Using the material below, print the line that contains "part.py on. This part finishes it.", the line that contains "points = [vertex.co for vertex in cad_parts[node].data.vertices]", and every line in between, exactly and nothing else.

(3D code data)
^^^^^^^^

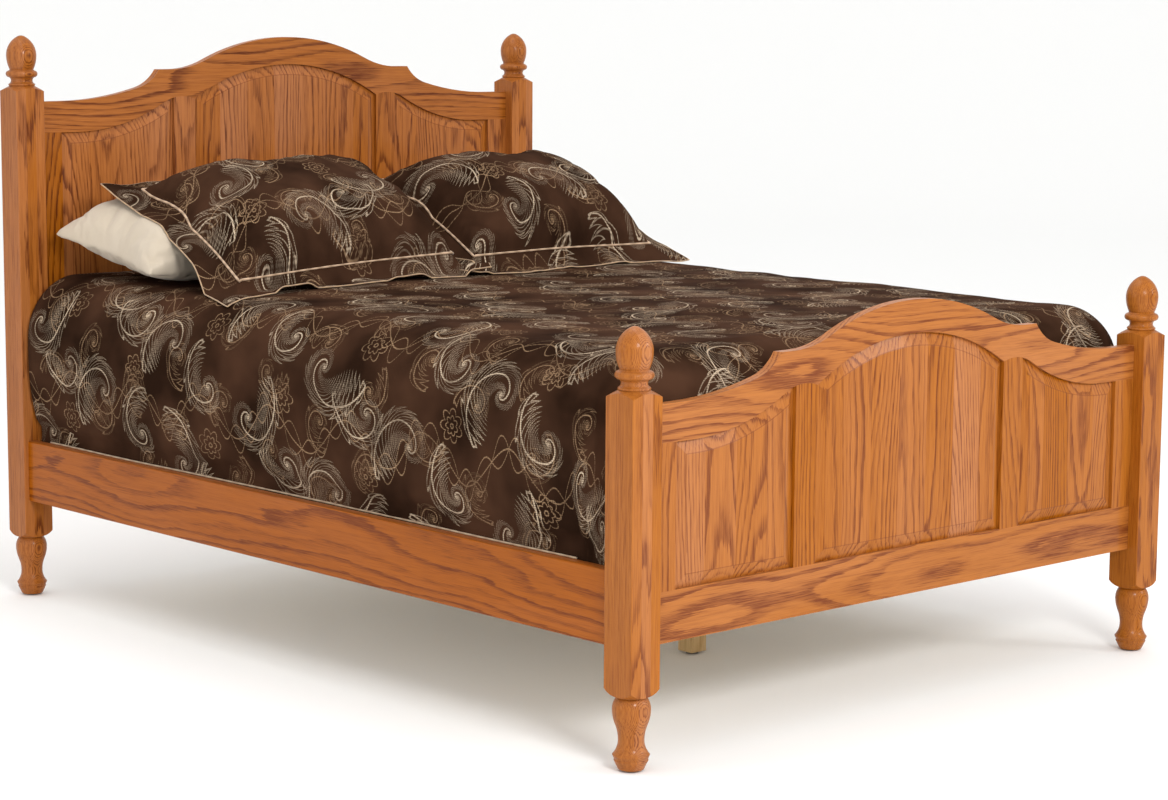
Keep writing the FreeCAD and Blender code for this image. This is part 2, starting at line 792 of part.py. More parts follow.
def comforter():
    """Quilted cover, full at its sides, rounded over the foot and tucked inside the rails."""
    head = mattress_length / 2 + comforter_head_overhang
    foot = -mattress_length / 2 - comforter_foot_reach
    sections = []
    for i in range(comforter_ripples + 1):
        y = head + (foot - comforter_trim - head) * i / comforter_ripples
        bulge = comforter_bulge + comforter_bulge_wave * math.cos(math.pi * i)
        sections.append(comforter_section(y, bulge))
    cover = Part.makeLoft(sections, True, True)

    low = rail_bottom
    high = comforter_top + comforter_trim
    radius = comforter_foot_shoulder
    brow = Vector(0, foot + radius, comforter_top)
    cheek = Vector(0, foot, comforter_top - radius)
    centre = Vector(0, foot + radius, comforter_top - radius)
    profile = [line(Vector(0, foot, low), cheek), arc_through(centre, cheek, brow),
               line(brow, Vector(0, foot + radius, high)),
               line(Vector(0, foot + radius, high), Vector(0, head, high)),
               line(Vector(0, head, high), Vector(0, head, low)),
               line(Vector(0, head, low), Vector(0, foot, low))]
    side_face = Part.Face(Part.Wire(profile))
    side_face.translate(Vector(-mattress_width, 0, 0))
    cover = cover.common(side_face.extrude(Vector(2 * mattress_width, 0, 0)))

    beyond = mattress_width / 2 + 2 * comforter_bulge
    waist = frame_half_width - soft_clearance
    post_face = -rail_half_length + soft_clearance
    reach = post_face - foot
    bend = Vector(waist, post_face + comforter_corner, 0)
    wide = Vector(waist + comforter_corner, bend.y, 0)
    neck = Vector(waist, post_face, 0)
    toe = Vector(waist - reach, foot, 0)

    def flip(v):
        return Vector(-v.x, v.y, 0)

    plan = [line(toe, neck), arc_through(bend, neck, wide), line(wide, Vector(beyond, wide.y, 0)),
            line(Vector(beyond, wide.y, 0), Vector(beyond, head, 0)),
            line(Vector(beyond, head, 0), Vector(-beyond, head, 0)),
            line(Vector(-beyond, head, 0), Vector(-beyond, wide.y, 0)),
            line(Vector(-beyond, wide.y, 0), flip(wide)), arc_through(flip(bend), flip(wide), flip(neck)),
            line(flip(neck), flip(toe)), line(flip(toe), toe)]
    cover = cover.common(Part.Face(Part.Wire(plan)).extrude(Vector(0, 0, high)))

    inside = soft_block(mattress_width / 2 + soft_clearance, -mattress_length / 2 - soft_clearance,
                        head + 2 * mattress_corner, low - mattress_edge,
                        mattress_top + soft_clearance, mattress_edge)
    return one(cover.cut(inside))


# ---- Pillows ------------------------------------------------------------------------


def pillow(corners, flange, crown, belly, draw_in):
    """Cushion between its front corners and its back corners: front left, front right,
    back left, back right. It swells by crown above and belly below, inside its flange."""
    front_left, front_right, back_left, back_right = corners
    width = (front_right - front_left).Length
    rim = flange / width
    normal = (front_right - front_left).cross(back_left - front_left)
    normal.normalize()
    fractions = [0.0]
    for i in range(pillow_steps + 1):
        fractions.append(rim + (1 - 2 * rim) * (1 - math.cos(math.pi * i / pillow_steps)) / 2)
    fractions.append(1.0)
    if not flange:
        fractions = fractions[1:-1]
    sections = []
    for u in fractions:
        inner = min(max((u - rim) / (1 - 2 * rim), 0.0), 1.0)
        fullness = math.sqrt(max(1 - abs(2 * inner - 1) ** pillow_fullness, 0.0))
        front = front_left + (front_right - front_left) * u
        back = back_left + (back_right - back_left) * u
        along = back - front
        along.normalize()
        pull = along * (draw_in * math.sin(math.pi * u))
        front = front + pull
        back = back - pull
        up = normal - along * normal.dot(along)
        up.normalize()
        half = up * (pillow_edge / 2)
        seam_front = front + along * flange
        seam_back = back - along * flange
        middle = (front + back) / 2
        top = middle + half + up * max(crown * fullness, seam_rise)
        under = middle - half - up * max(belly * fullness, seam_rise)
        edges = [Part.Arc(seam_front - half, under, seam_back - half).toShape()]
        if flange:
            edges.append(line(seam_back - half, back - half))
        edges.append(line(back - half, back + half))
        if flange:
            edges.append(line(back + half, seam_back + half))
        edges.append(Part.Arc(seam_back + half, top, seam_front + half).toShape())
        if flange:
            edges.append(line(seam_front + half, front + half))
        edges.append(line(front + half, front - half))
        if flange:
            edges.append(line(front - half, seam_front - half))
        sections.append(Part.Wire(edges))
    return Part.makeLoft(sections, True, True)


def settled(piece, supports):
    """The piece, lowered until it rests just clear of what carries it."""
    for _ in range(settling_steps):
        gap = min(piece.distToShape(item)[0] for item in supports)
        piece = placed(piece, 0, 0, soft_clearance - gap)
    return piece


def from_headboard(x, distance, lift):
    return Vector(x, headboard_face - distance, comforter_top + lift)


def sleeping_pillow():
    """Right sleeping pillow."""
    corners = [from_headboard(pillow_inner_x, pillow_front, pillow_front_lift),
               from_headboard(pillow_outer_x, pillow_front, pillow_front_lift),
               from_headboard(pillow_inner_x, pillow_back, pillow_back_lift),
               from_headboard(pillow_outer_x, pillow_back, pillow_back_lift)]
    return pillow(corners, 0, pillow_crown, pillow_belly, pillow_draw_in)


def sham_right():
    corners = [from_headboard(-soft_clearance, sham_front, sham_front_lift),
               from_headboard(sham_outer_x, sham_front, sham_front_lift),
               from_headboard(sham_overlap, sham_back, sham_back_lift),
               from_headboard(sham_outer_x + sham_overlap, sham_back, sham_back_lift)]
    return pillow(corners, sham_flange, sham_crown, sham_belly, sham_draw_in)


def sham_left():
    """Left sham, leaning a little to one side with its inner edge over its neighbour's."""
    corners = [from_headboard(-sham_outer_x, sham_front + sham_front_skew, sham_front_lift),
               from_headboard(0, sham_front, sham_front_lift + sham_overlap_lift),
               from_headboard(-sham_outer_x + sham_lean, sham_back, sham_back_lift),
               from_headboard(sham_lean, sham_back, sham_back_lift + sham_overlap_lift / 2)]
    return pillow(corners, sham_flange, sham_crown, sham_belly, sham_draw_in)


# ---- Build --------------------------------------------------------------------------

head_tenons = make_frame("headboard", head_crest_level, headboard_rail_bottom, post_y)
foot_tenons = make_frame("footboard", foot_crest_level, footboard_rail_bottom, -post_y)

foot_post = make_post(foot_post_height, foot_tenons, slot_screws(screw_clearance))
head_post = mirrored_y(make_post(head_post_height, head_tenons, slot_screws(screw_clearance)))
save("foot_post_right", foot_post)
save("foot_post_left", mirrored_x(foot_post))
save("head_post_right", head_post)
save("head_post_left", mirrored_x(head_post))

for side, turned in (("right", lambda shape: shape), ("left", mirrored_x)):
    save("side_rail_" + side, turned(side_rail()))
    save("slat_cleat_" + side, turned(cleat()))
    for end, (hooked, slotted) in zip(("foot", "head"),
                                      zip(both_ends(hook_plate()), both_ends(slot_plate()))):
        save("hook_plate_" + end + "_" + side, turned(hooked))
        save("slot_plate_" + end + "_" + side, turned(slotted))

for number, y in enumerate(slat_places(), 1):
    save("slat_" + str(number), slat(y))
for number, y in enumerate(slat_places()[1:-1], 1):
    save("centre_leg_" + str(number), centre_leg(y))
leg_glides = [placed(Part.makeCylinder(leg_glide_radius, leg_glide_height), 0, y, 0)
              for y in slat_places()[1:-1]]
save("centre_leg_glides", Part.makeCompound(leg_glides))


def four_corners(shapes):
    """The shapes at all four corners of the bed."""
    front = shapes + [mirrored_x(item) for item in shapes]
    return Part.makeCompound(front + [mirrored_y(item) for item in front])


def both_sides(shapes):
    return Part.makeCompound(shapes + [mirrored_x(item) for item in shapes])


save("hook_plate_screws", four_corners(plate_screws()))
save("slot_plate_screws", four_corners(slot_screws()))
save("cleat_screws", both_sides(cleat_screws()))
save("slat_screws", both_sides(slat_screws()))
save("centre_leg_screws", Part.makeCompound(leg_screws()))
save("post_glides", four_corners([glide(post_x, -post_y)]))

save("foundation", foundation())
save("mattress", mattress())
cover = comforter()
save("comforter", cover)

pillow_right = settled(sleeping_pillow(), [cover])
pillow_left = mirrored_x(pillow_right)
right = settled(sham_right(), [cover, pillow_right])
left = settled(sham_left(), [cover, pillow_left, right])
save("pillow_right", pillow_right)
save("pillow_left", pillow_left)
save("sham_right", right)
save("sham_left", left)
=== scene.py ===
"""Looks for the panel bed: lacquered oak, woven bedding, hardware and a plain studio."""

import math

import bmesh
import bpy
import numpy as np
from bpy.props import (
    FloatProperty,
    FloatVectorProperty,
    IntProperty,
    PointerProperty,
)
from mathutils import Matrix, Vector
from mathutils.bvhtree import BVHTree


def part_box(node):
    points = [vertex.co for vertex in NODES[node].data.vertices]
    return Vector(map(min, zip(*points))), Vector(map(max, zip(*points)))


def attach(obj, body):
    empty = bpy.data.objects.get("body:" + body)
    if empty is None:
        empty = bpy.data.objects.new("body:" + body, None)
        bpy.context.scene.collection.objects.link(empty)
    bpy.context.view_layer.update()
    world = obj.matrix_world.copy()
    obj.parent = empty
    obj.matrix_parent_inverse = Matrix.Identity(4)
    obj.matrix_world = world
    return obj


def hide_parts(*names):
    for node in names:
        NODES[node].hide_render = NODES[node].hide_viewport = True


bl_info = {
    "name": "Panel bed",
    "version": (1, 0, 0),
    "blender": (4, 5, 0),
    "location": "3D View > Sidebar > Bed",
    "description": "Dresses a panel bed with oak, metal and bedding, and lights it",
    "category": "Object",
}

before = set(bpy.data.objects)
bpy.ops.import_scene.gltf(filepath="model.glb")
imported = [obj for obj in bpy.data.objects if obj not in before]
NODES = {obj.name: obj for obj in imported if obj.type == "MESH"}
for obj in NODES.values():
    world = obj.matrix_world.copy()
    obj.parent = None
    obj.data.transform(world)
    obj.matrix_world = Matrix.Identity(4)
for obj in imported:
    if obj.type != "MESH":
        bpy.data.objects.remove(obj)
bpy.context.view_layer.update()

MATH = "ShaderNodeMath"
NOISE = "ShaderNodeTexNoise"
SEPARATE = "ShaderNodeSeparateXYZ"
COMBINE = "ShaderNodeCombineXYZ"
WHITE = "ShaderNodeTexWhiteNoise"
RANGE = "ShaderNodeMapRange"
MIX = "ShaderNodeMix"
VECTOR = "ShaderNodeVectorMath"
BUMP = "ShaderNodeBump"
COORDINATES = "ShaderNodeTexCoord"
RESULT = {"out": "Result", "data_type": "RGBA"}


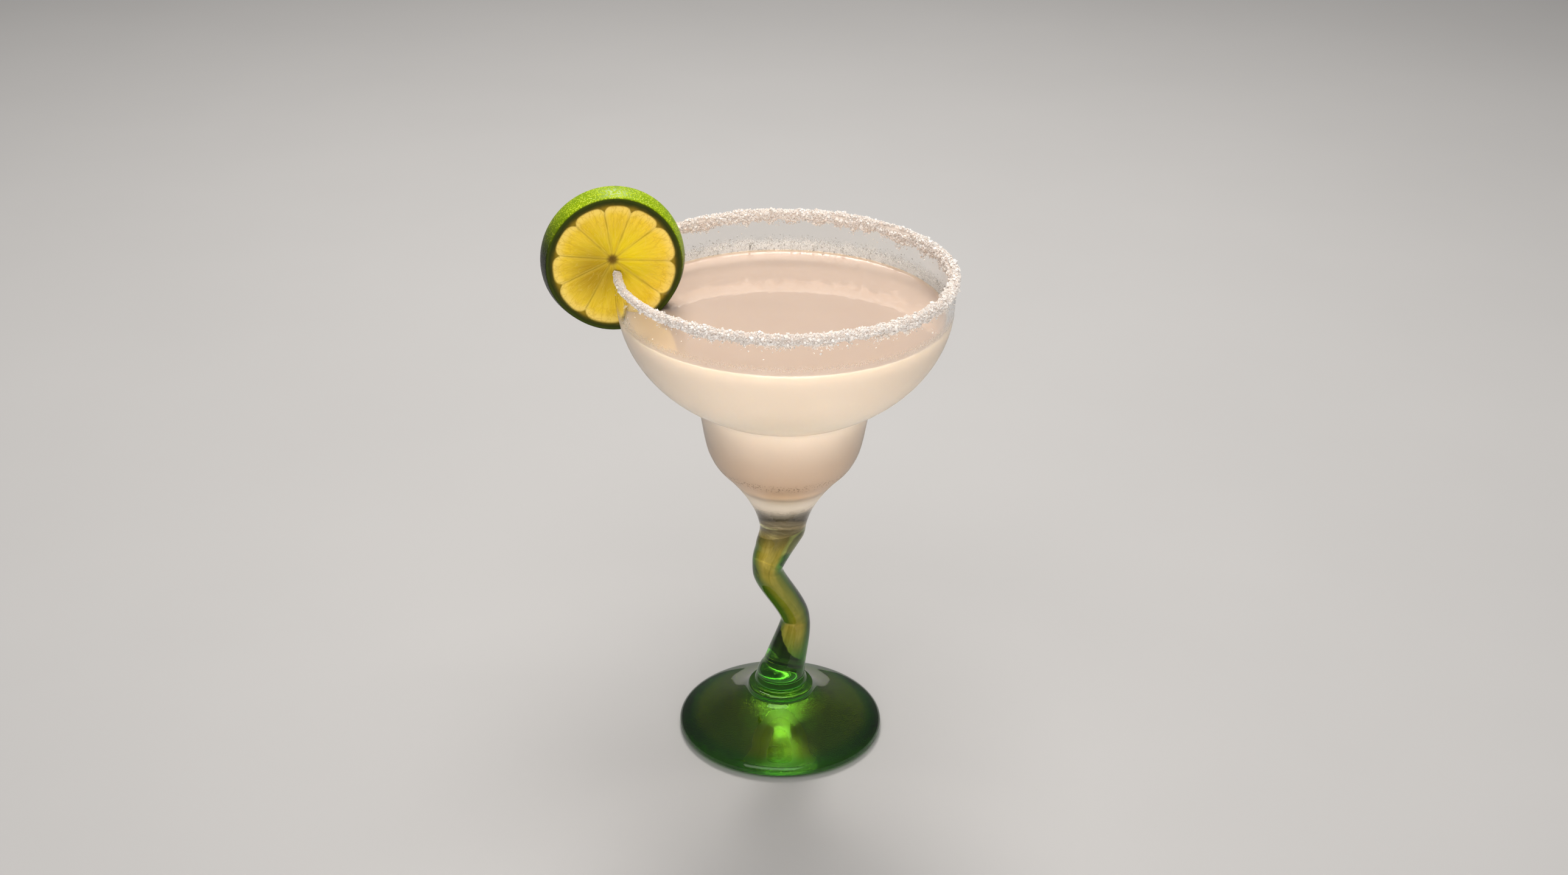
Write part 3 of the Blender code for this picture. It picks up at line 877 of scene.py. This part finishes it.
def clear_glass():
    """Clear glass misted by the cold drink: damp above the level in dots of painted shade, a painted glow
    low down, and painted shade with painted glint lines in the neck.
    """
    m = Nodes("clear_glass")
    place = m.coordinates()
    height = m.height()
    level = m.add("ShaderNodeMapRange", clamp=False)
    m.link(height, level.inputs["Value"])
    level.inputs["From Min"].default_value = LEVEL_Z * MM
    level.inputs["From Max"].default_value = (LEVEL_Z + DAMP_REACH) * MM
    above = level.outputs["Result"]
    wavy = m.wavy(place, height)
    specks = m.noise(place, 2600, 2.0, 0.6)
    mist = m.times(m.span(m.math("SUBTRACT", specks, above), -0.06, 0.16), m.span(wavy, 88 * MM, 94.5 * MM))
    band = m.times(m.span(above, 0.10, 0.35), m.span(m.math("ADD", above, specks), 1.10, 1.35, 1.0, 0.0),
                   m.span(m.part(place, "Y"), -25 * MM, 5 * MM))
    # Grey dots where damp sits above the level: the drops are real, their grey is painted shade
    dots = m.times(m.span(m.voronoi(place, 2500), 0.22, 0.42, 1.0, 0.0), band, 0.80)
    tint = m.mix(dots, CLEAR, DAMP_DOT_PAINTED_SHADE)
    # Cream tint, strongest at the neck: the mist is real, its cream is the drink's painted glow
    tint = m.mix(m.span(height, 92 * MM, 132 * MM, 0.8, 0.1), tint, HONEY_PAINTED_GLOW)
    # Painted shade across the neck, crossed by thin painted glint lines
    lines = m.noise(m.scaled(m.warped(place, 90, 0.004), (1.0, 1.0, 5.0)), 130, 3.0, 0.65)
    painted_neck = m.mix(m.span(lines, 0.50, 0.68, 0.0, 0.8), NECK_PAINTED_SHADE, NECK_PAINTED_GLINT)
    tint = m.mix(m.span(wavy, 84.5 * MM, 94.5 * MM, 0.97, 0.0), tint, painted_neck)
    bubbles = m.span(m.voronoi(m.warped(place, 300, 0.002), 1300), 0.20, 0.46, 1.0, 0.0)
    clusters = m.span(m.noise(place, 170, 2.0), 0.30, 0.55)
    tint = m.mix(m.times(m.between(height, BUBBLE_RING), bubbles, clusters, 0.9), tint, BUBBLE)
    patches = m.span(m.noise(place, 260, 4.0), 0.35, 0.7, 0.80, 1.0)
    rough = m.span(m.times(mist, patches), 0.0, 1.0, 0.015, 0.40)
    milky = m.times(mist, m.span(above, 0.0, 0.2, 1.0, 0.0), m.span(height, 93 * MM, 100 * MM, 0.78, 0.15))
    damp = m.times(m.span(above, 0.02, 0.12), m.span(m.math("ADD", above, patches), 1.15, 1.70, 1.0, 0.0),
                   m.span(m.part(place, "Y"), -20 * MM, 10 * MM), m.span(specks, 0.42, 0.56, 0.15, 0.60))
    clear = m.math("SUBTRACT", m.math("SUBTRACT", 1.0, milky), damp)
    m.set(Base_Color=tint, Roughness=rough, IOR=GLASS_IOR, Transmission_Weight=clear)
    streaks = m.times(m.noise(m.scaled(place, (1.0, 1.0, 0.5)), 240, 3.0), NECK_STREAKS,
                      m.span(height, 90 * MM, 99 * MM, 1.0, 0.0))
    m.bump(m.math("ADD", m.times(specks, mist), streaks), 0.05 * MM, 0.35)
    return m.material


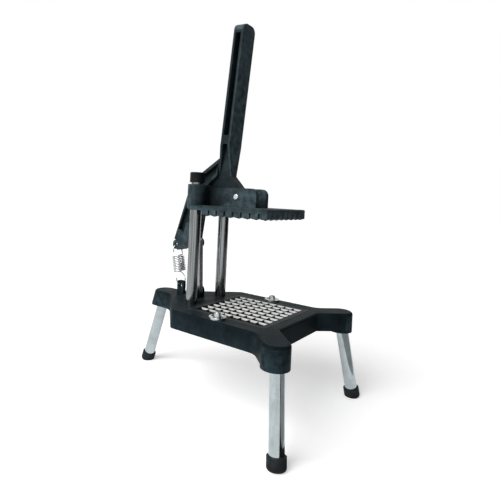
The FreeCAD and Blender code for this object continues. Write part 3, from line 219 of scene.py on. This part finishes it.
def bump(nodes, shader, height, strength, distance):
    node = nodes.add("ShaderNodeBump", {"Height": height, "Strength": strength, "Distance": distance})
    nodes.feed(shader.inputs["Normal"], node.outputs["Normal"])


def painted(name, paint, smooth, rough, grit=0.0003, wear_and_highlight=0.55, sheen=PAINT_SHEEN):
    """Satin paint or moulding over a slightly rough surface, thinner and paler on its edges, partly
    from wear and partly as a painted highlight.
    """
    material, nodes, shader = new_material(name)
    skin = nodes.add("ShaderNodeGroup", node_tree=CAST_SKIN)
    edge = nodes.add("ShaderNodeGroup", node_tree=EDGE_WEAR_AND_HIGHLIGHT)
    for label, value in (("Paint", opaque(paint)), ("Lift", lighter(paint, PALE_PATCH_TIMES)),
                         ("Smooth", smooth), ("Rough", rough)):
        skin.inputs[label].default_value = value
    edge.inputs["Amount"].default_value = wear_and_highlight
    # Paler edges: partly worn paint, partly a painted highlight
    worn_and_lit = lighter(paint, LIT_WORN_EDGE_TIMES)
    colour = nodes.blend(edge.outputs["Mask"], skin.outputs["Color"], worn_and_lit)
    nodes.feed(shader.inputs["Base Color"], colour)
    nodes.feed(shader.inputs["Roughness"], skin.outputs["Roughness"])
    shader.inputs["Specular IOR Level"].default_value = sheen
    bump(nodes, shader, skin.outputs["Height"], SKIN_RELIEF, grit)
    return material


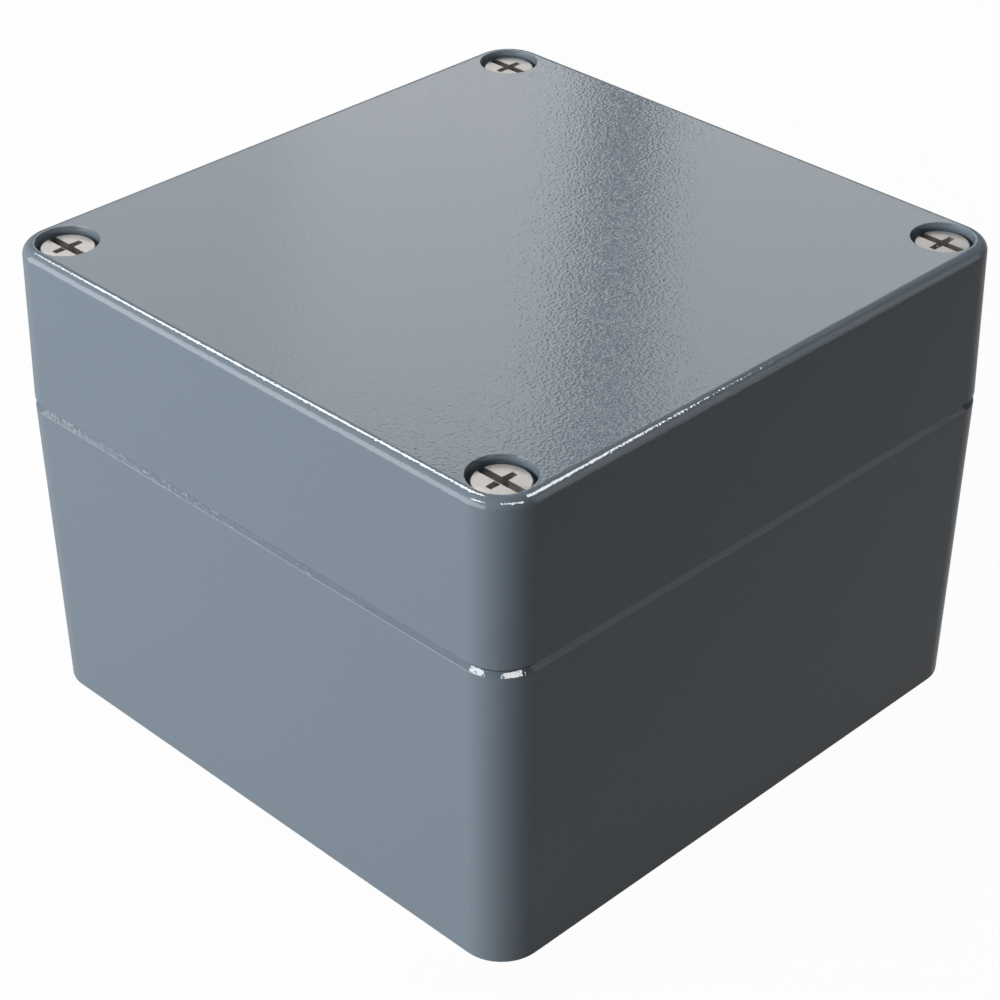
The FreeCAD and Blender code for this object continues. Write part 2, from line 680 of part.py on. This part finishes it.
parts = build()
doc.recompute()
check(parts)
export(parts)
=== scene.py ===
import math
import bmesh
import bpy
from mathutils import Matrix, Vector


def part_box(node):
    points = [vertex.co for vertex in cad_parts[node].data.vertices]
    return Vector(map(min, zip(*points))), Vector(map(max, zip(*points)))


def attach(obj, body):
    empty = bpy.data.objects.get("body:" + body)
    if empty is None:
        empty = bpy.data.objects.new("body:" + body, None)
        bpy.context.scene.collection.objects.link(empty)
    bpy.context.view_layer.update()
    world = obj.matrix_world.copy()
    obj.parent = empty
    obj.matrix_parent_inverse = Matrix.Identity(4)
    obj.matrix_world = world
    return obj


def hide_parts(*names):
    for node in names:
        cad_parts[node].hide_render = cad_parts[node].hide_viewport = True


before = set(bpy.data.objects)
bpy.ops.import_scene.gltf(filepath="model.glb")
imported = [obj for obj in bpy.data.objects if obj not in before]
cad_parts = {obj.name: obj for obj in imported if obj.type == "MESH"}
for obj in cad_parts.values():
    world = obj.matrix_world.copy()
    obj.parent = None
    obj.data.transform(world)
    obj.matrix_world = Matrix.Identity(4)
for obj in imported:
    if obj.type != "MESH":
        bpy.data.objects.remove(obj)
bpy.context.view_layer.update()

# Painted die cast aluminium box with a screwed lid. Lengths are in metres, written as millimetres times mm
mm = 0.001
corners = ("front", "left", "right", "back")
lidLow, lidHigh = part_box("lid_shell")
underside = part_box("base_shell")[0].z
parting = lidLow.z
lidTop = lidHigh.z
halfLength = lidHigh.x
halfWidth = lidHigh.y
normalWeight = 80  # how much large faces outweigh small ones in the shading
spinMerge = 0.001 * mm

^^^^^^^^

* [Full answer]
The FreeCAD and Blender code for this object continues. Write part 2, from line 680 of part.py on. This part finishes it.
parts = build()
doc.recompute()
check(parts)
export(parts)
=== scene.py ===
import math
import bmesh
import bpy
from mathutils import Matrix, Vector


def part_box(node):
    points = [vertex.co for vertex in cad_parts[node].data.vertices]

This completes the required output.